■ **GIVEN EXERCISE**
Copy out the listing exactly.

■ **GIVEN RECORDS**
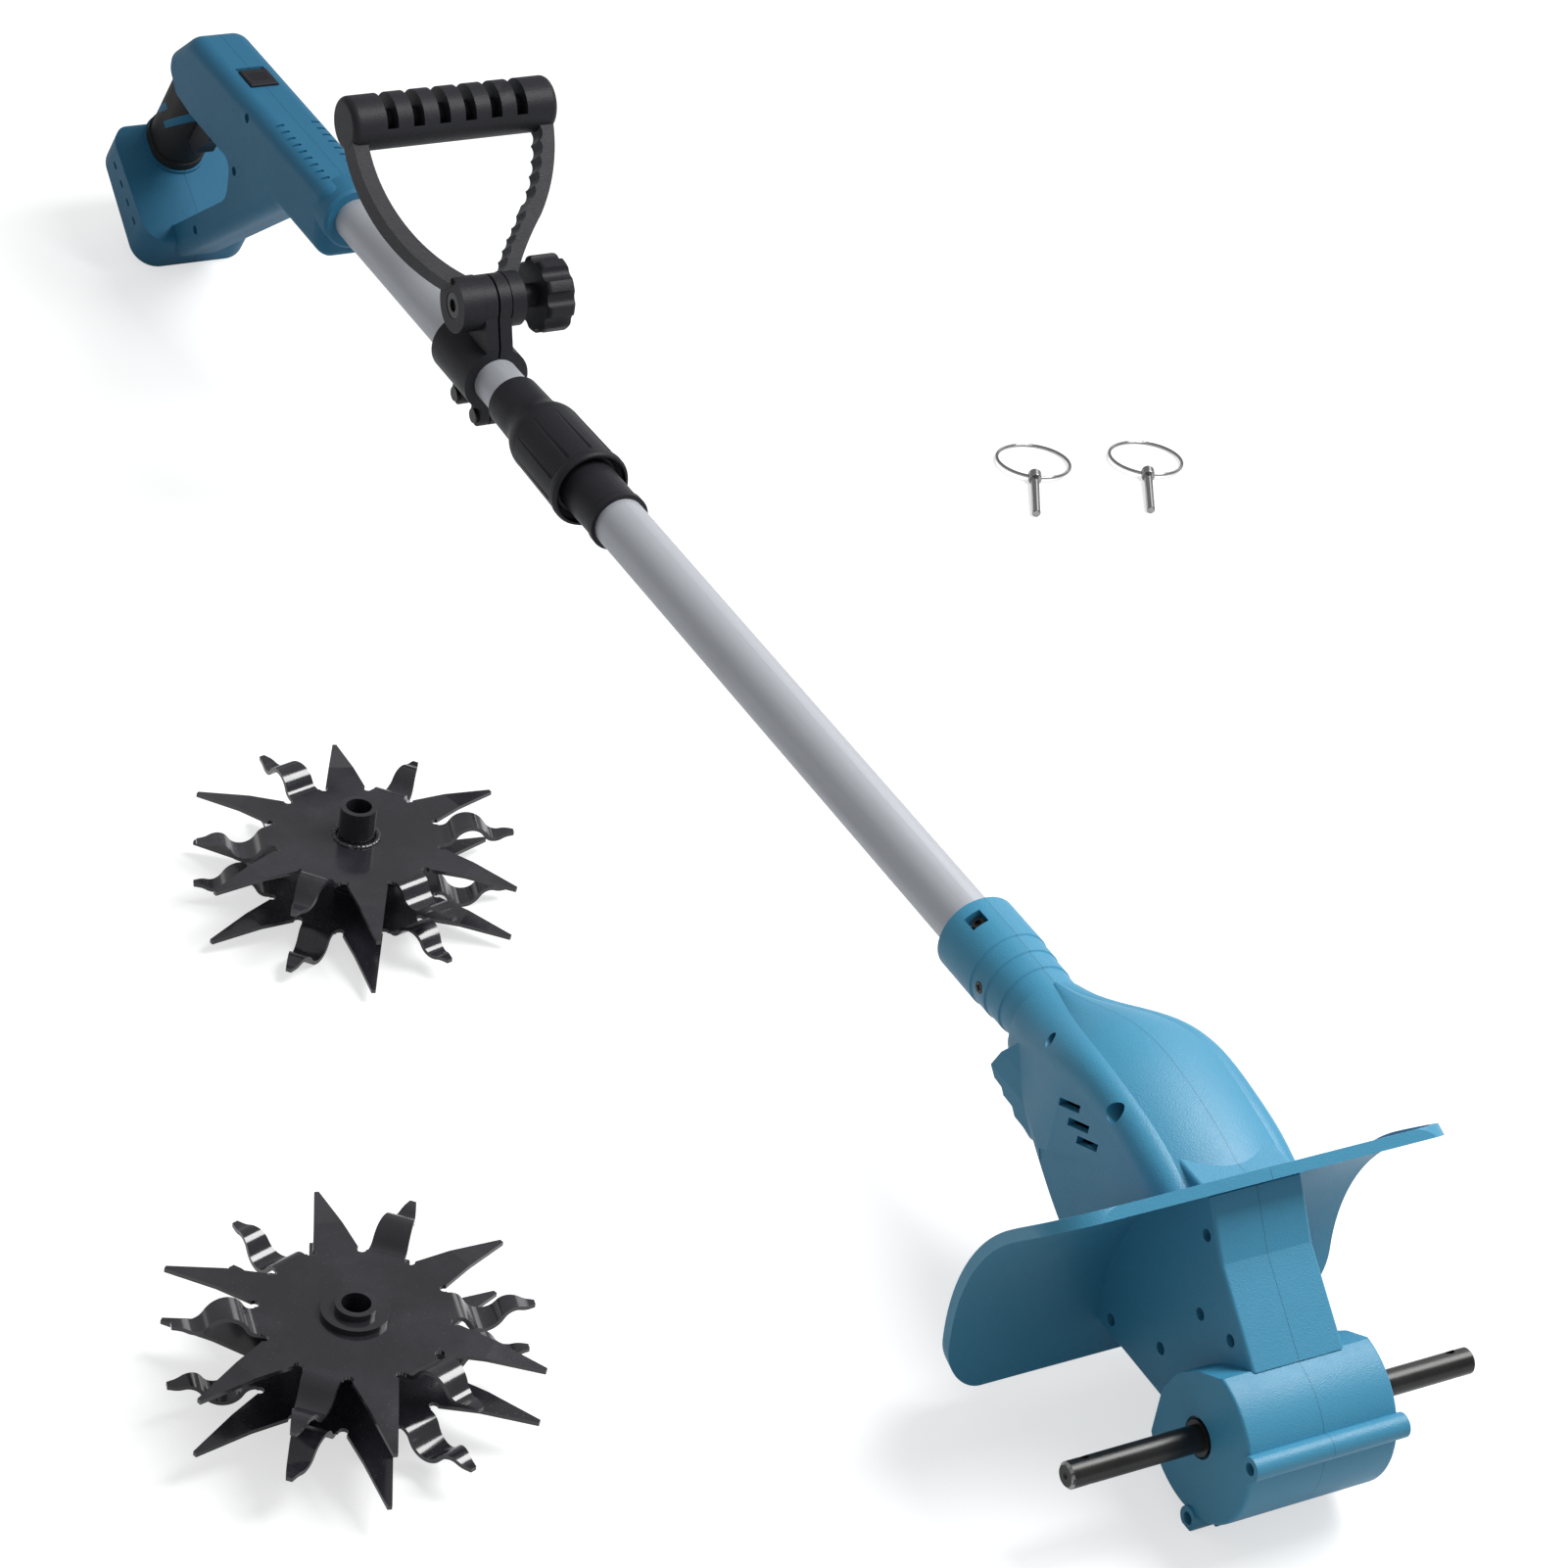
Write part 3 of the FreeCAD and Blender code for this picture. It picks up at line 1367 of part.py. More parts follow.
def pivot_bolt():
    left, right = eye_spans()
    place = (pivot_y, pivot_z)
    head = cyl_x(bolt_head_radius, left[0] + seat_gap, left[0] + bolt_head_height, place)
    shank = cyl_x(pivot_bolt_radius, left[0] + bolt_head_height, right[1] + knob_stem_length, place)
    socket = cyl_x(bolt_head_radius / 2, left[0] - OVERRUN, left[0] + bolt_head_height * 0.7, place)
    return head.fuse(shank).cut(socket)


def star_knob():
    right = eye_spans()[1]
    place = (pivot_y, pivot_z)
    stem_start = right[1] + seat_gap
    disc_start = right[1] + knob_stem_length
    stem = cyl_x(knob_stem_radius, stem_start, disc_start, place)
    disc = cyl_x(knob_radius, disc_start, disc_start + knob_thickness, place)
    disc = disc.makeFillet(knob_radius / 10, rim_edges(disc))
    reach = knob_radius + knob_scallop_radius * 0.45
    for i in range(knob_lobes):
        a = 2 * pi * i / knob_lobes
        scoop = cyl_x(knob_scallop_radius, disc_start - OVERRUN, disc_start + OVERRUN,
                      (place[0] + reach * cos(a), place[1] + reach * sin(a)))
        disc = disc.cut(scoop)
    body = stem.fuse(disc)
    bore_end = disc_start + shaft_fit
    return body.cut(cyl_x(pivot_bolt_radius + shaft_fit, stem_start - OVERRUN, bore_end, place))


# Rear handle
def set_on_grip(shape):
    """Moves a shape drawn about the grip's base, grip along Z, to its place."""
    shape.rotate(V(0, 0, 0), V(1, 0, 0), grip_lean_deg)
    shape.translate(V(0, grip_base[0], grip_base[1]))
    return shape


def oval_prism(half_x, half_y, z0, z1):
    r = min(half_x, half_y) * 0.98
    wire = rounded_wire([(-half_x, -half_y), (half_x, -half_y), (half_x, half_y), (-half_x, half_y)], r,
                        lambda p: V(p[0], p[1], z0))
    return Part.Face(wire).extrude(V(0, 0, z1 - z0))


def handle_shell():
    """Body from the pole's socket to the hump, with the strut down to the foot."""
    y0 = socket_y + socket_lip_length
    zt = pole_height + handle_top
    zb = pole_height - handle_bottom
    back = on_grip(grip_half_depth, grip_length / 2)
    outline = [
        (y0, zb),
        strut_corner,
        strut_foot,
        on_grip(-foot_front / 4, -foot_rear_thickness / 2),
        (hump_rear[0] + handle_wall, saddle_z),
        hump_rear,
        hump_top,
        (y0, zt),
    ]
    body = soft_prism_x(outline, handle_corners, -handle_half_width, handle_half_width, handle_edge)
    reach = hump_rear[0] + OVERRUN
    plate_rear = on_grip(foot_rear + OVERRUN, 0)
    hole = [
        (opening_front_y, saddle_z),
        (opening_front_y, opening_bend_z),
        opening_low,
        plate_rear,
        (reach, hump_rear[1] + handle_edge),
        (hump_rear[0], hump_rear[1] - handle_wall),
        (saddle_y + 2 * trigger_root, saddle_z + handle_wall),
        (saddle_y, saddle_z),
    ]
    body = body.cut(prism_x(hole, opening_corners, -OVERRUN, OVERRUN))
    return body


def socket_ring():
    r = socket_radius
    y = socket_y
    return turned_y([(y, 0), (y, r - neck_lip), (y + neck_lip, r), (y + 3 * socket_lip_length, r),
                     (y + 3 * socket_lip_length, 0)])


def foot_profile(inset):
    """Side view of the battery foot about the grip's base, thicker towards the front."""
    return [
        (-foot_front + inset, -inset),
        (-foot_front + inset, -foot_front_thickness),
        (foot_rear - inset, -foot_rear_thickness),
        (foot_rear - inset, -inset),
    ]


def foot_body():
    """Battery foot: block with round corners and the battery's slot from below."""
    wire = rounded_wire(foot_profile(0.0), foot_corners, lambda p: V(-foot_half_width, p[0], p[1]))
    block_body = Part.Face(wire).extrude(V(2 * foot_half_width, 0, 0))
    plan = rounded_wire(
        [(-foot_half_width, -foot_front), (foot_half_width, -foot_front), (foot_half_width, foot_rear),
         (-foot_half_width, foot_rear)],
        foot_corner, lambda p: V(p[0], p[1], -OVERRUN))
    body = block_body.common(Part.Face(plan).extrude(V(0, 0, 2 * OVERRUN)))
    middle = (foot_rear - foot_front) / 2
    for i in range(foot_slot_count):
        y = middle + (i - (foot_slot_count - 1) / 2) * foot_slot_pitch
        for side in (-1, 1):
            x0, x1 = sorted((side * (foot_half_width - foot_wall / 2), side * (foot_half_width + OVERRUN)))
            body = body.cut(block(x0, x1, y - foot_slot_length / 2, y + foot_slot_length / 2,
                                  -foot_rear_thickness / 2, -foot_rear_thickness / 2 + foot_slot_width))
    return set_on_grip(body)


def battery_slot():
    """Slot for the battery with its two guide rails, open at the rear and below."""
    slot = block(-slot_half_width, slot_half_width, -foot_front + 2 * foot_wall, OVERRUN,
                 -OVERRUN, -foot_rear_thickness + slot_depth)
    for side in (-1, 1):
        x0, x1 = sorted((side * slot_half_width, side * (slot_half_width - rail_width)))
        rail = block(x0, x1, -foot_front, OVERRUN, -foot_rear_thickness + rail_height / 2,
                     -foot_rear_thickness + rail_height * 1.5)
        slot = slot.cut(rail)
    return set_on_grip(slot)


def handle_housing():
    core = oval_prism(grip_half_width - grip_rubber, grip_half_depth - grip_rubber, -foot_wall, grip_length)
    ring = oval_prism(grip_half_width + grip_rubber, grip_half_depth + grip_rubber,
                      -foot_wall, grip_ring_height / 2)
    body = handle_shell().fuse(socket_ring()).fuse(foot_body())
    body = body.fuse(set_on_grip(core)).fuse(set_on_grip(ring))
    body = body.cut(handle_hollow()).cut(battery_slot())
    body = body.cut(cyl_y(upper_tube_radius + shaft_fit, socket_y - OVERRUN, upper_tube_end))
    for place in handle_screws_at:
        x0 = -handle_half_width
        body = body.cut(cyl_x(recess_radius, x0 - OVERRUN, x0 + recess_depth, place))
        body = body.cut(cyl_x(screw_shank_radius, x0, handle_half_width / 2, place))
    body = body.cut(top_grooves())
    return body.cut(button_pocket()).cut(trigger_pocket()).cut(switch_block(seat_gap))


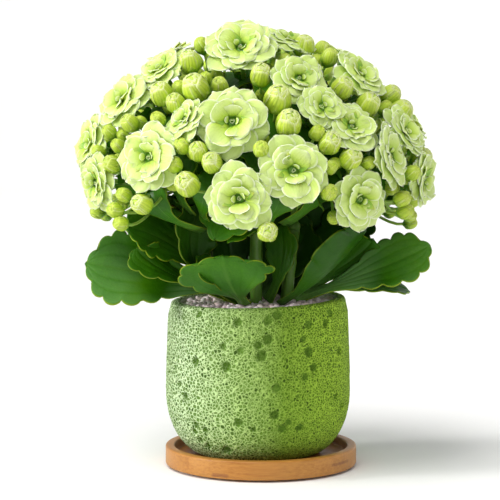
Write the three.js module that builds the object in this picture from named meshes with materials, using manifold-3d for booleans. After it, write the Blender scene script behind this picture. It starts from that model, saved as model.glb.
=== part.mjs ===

■ **PROBLEM SOLUTION**
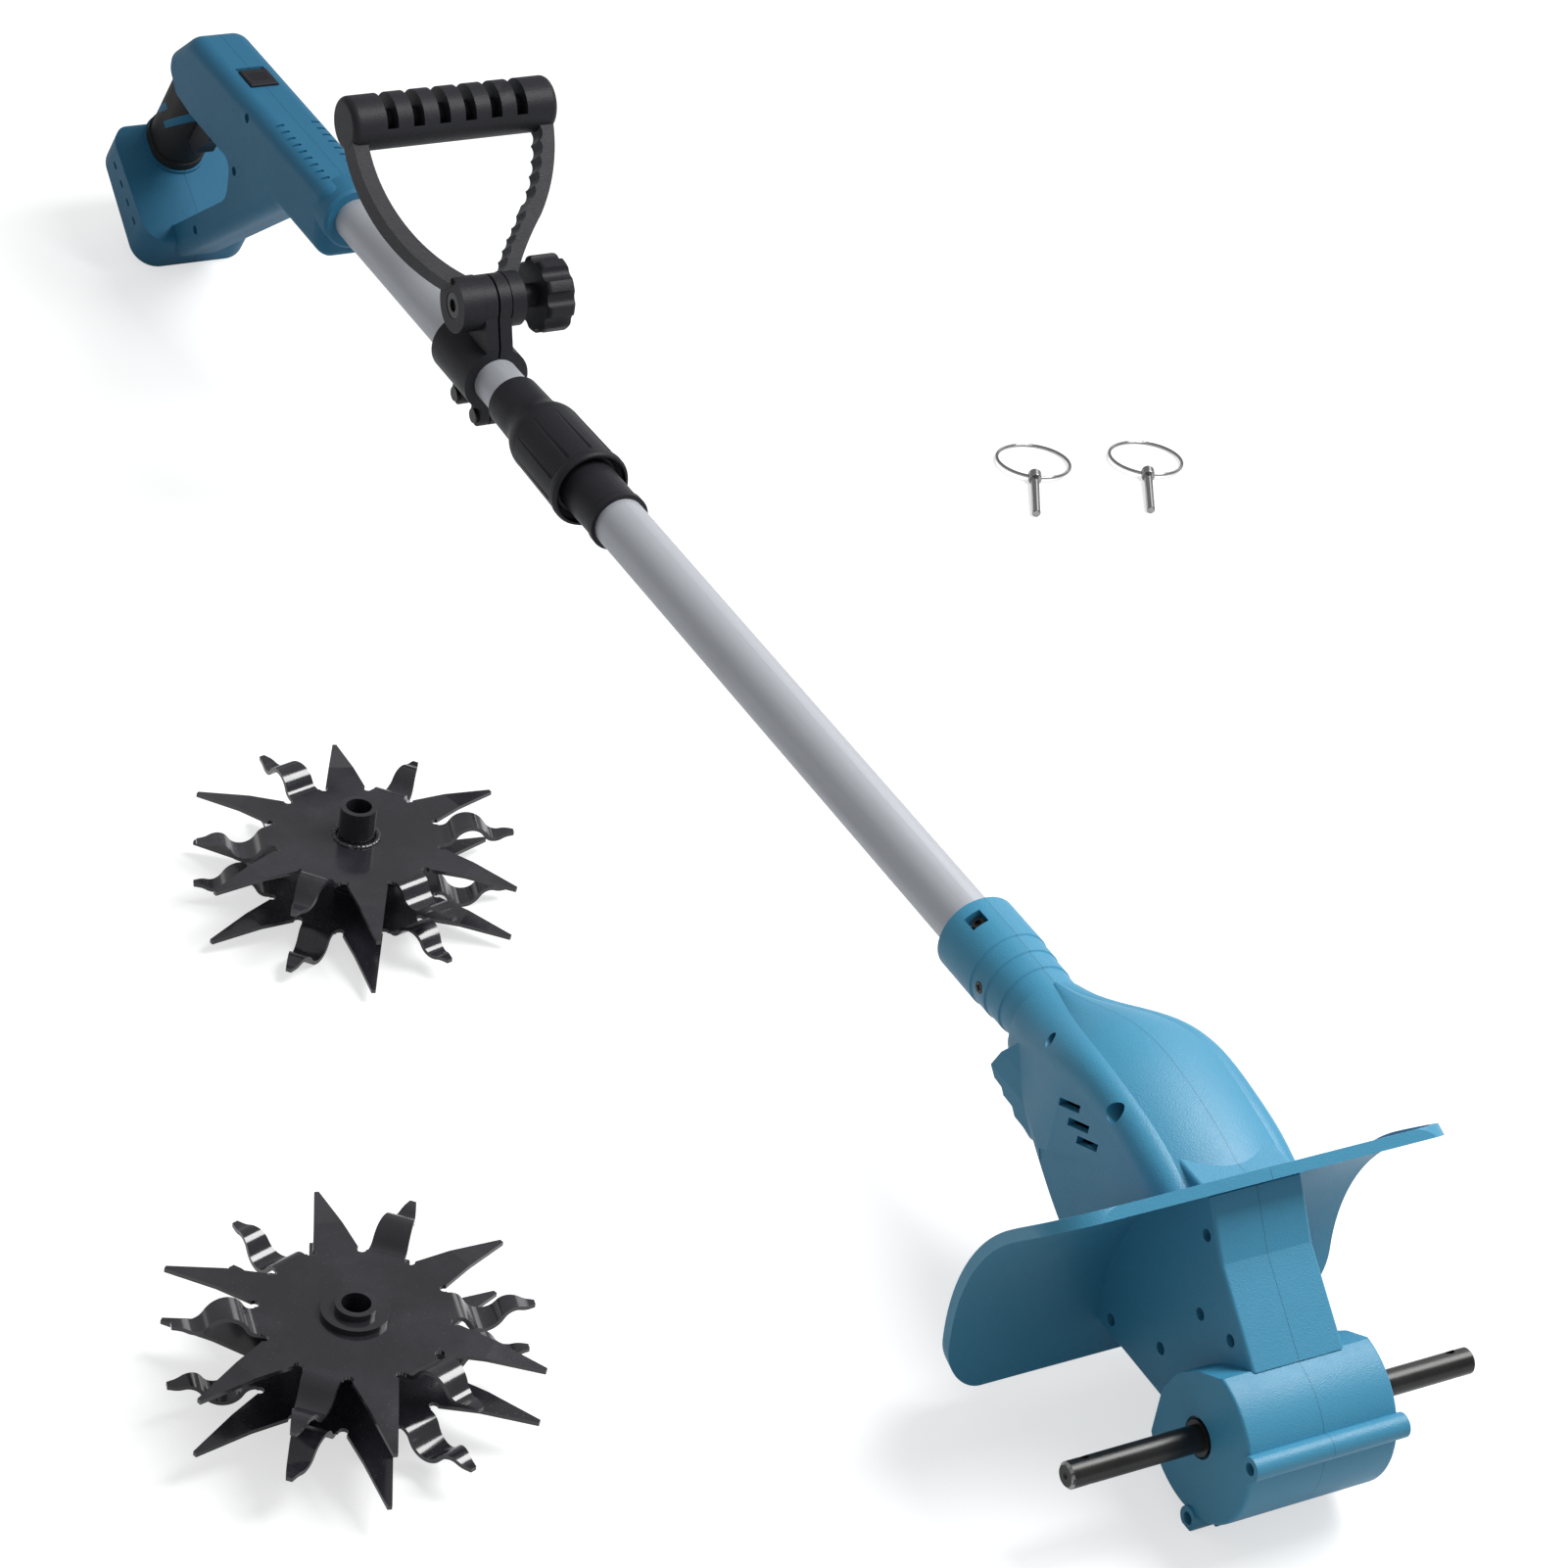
Write part 3 of the FreeCAD and Blender code for this picture. It picks up at line 1367 of part.py. More parts follow.
def pivot_bolt():
    left, right = eye_spans()
    place = (pivot_y, pivot_z)
    head = cyl_x(bolt_head_radius, left[0] + seat_gap, left[0] + bolt_head_height, place)
    shank = cyl_x(pivot_bolt_radius, left[0] + bolt_head_height, right[1] + knob_stem_length, place)
    socket = cyl_x(bolt_head_radius / 2, left[0] - OVERRUN, left[0] + bolt_head_height * 0.7, place)
    return head.fuse(shank).cut(socket)


def star_knob():
    right = eye_spans()[1]
    place = (pivot_y, pivot_z)
    stem_start = right[1] + seat_gap
    disc_start = right[1] + knob_stem_length
    stem = cyl_x(knob_stem_radius, stem_start, disc_start, place)
    disc = cyl_x(knob_radius, disc_start, disc_start + knob_thickness, place)
    disc = disc.makeFillet(knob_radius / 10, rim_edges(disc))
    reach = knob_radius + knob_scallop_radius * 0.45
    for i in range(knob_lobes):
        a = 2 * pi * i / knob_lobes
        scoop = cyl_x(knob_scallop_radius, disc_start - OVERRUN, disc_start + OVERRUN,
                      (place[0] + reach * cos(a), place[1] + reach * sin(a)))
        disc = disc.cut(scoop)
    body = stem.fuse(disc)
    bore_end = disc_start + shaft_fit
    return body.cut(cyl_x(pivot_bolt_radius + shaft_fit, stem_start - OVERRUN, bore_end, place))


# Rear handle
def set_on_grip(shape):
    """Moves a shape drawn about the grip's base, grip along Z, to its place."""
    shape.rotate(V(0, 0, 0), V(1, 0, 0), grip_lean_deg)
    shape.translate(V(0, grip_base[0], grip_base[1]))
    return shape


def oval_prism(half_x, half_y, z0, z1):
    r = min(half_x, half_y) * 0.98
    wire = rounded_wire([(-half_x, -half_y), (half_x, -half_y), (half_x, half_y), (-half_x, half_y)], r,
                        lambda p: V(p[0], p[1], z0))
    return Part.Face(wire).extrude(V(0, 0, z1 - z0))


def handle_shell():
    """Body from the pole's socket to the hump, with the strut down to the foot."""
    y0 = socket_y + socket_lip_length
    zt = pole_height + handle_top
    zb = pole_height - handle_bottom
    back = on_grip(grip_half_depth, grip_length / 2)
    outline = [
        (y0, zb),
        strut_corner,
        strut_foot,
        on_grip(-foot_front / 4, -foot_rear_thickness / 2),
        (hump_rear[0] + handle_wall, saddle_z),
        hump_rear,
        hump_top,
        (y0, zt),
    ]
    body = soft_prism_x(outline, handle_corners, -handle_half_width, handle_half_width, handle_edge)
    reach = hump_rear[0] + OVERRUN
    plate_rear = on_grip(foot_rear + OVERRUN, 0)
    hole = [
        (opening_front_y, saddle_z),
        (opening_front_y, opening_bend_z),
        opening_low,
        plate_rear,
        (reach, hump_rear[1] + handle_edge),
        (hump_rear[0], hump_rear[1] - handle_wall),
        (saddle_y + 2 * trigger_root, saddle_z + handle_wall),
        (saddle_y, saddle_z),
    ]
    body = body.cut(prism_x(hole, opening_corners, -OVERRUN, OVERRUN))
    return body


def socket_ring():
    r = socket_radius
    y = socket_y
    return turned_y([(y, 0), (y, r - neck_lip), (y + neck_lip, r), (y + 3 * socket_lip_length, r),
                     (y + 3 * socket_lip_length, 0)])


def foot_profile(inset):
    """Side view of the battery foot about the grip's base, thicker towards the front."""
    return [
        (-foot_front + inset, -inset),
        (-foot_front + inset, -foot_front_thickness),
        (foot_rear - inset, -foot_rear_thickness),
        (foot_rear - inset, -inset),
    ]


def foot_body():
    """Battery foot: block with round corners and the battery's slot from below."""
    wire = rounded_wire(foot_profile(0.0), foot_corners, lambda p: V(-foot_half_width, p[0], p[1]))
    block_body = Part.Face(wire).extrude(V(2 * foot_half_width, 0, 0))
    plan = rounded_wire(
        [(-foot_half_width, -foot_front), (foot_half_width, -foot_front), (foot_half_width, foot_rear),
         (-foot_half_width, foot_rear)],
        foot_corner, lambda p: V(p[0], p[1], -OVERRUN))
    body = block_body.common(Part.Face(plan).extrude(V(0, 0, 2 * OVERRUN)))
    middle = (foot_rear - foot_front) / 2
    for i in range(foot_slot_count):
        y = middle + (i - (foot_slot_count - 1) / 2) * foot_slot_pitch
        for side in (-1, 1):
            x0, x1 = sorted((side * (foot_half_width - foot_wall / 2), side * (foot_half_width + OVERRUN)))
            body = body.cut(block(x0, x1, y - foot_slot_length / 2, y + foot_slot_length / 2,
                                  -foot_rear_thickness / 2, -foot_rear_thickness / 2 + foot_slot_width))
    return set_on_grip(body)


def battery_slot():
    """Slot for the battery with its two guide rails, open at the rear and below."""
    slot = block(-slot_half_width, slot_half_width, -foot_front + 2 * foot_wall, OVERRUN,
                 -OVERRUN, -foot_rear_thickness + slot_depth)
    for side in (-1, 1):
        x0, x1 = sorted((side * slot_half_width, side * (slot_half_width - rail_width)))
        rail = block(x0, x1, -foot_front, OVERRUN, -foot_rear_thickness + rail_height / 2,
                     -foot_rear_thickness + rail_height * 1.5)
        slot = slot.cut(rail)
    return set_on_grip(slot)


def handle_housing():
    core = oval_prism(grip_half_width - grip_rubber, grip_half_depth - grip_rubber, -foot_wall, grip_length)
    ring = oval_prism(grip_half_width + grip_rubber, grip_half_depth + grip_rubber,
                      -foot_wall, grip_ring_height / 2)
    body = handle_shell().fuse(socket_ring()).fuse(foot_body())
    body = body.fuse(set_on_grip(core)).fuse(set_on_grip(ring))
    body = body.cut(handle_hollow()).cut(battery_slot())
    body = body.cut(cyl_y(upper_tube_radius + shaft_fit, socket_y - OVERRUN, upper_tube_end))
    for place in handle_screws_at:
        x0 = -handle_half_width
        body = body.cut(cyl_x(recess_radius, x0 - OVERRUN, x0 + recess_depth, place))
        body = body.cut(cyl_x(screw_shank_radius, x0, handle_half_width / 2, place))
    body = body.cut(top_grooves())
    return body.cut(button_pocket()).cut(trigger_pocket()).cut(switch_block(seat_gap))


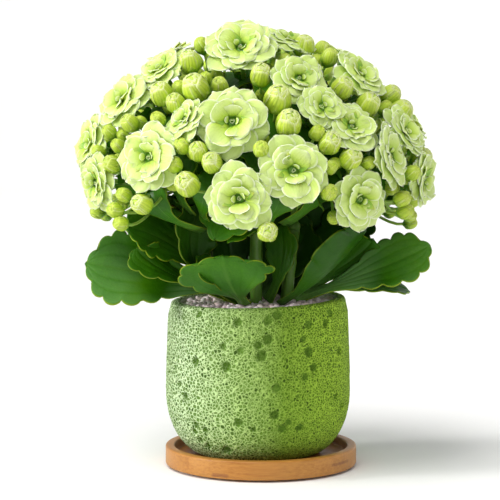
Write the three.js module that builds the object in this picture from named meshes with materials, using manifold-3d for booleans. After it, write the Blender scene script behind this picture. It starts from that model, saved as model.glb.
=== part.mjs ===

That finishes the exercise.